Launched in 2008, Phil & Co. is a full-service agency based in New York City that focuses on cause marketing that “humanizes brands” and builds awareness. Its clients are both from the corporate as well as non-profit sectors. The agency strives to tell its clients’ stories as they pertain to causes. One important way to do that, according to co-founder and partner Gary Zarr, is to facilitate strategic partnerships between corporations and non-profits excelling in the fields they identify with.
For example, in “Art Set Free,” a recent campaign that the agency developed for real estate company Brookfield Office Properties’ arts initiative, Arts Brookfield’s 25th anniversary — they gathered 13,746 artists from 111 countries to contribute their art for free.
“Our sweet spot is at the intersection of consumers, corporations and non-profits,” Zarr told Digiday. “Our work strays into all these areas but that intersection is an area we have developed an expertise in and enjoy doing.”
Civilian
Before last week, Civilian was known as AdEase, which was founded in 1999 in California. Its recent complete makeover gave the company a new name and logo and even a new “.agency” domain name. According to the announcement from its founder and CEO Stacey Nelson Smith, this change was prompted by the fact that its identity had become disconnected from who it was and what it represented.
It will now focus on working with commercial brands, non-profits as well as the public sector toward building stronger communities, challenging convention, and inspiring meaningful change through its marketing, advertising and communications.

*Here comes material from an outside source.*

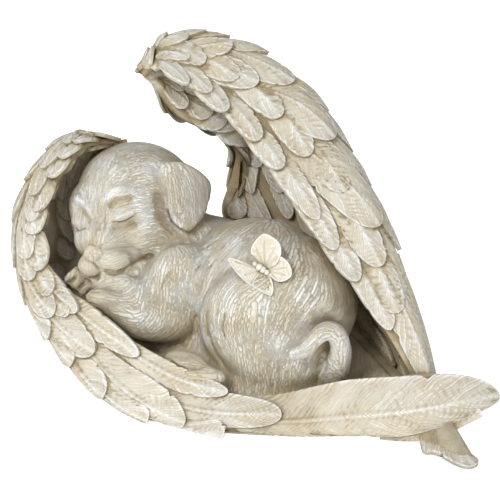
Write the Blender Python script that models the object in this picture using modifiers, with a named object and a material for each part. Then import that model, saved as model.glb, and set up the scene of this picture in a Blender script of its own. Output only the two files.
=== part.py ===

Civilian is not alone in venturing toward cause-based marketing. Larger agencies, and even holding groups, are creating in-house departments to focus on it. Y&R last year launched “Inspire,” its wing that oversees cause-related marketing, sustainability and corporate social responsibility. The Publicis Groupe acquired Salterbaxter, which specializes in sustainability, last year. Collegium is an entire holding group comprising agencies that focus on cause and purpose marketing. Last month, it acquired the agency Fenton.